Problem statement => Repeat the material exactly, leaving nothing out.

Source excerpt =>

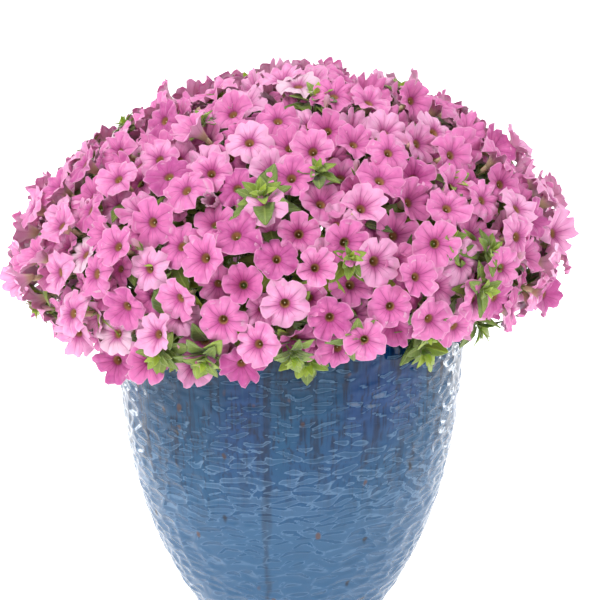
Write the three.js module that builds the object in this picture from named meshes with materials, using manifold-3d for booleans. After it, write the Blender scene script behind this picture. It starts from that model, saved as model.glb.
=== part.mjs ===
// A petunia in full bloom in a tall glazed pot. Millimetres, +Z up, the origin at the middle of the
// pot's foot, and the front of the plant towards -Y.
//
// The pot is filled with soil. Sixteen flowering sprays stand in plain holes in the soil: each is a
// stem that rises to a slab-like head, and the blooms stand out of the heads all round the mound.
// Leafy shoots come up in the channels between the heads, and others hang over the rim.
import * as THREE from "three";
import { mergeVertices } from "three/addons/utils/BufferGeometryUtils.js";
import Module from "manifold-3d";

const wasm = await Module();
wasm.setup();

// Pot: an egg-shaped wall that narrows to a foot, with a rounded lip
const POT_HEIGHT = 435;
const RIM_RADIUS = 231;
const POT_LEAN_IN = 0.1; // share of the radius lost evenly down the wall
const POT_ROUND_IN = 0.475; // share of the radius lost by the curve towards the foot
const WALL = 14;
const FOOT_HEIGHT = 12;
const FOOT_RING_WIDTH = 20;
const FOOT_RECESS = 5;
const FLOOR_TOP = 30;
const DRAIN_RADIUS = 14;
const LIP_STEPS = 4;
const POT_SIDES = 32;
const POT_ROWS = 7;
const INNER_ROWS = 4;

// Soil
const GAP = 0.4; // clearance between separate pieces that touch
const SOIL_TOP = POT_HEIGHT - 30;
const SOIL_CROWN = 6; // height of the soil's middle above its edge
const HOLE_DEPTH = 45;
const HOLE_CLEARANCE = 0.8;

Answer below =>
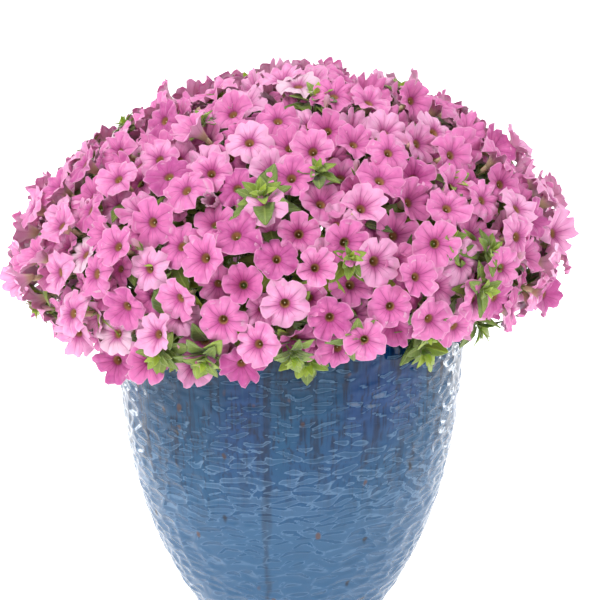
Write the three.js module that builds the object in this picture from named meshes with materials, using manifold-3d for booleans. After it, write the Blender scene script behind this picture. It starts from that model, saved as model.glb.
=== part.mjs ===
// A petunia in full bloom in a tall glazed pot. Millimetres, +Z up, the origin at the middle of the
// pot's foot, and the front of the plant towards -Y.
//
// The pot is filled with soil. Sixteen flowering sprays stand in plain holes in the soil: each is a
// stem that rises to a slab-like head, and the blooms stand out of the heads all round the mound.
// Leafy shoots come up in the channels between the heads, and others hang over the rim.
import * as THREE from "three";
import { mergeVertices } from "three/addons/utils/BufferGeometryUtils.js";
import Module from "manifold-3d";

const wasm = await Module();
wasm.setup();

// Pot: an egg-shaped wall that narrows to a foot, with a rounded lip
const POT_HEIGHT = 435;
const RIM_RADIUS = 231;
const POT_LEAN_IN = 0.1; // share of the radius lost evenly down the wall
const POT_ROUND_IN = 0.475; // share of the radius lost by the curve towards the foot
const WALL = 14;
const FOOT_HEIGHT = 12;
const FOOT_RING_WIDTH = 20;
const FOOT_RECESS = 5;
const FLOOR_TOP = 30;
const DRAIN_RADIUS = 14;
const LIP_STEPS = 4;
const POT_SIDES = 32;
const POT_ROWS = 7;
const INNER_ROWS = 4;

// Soil
const GAP = 0.4; // clearance between separate pieces that touch
const SOIL_TOP = POT_HEIGHT - 30;
const SOIL_CROWN = 6; // height of the soil's middle above its edge
const HOLE_DEPTH = 45;
const HOLE_CLEARANCE = 0.8;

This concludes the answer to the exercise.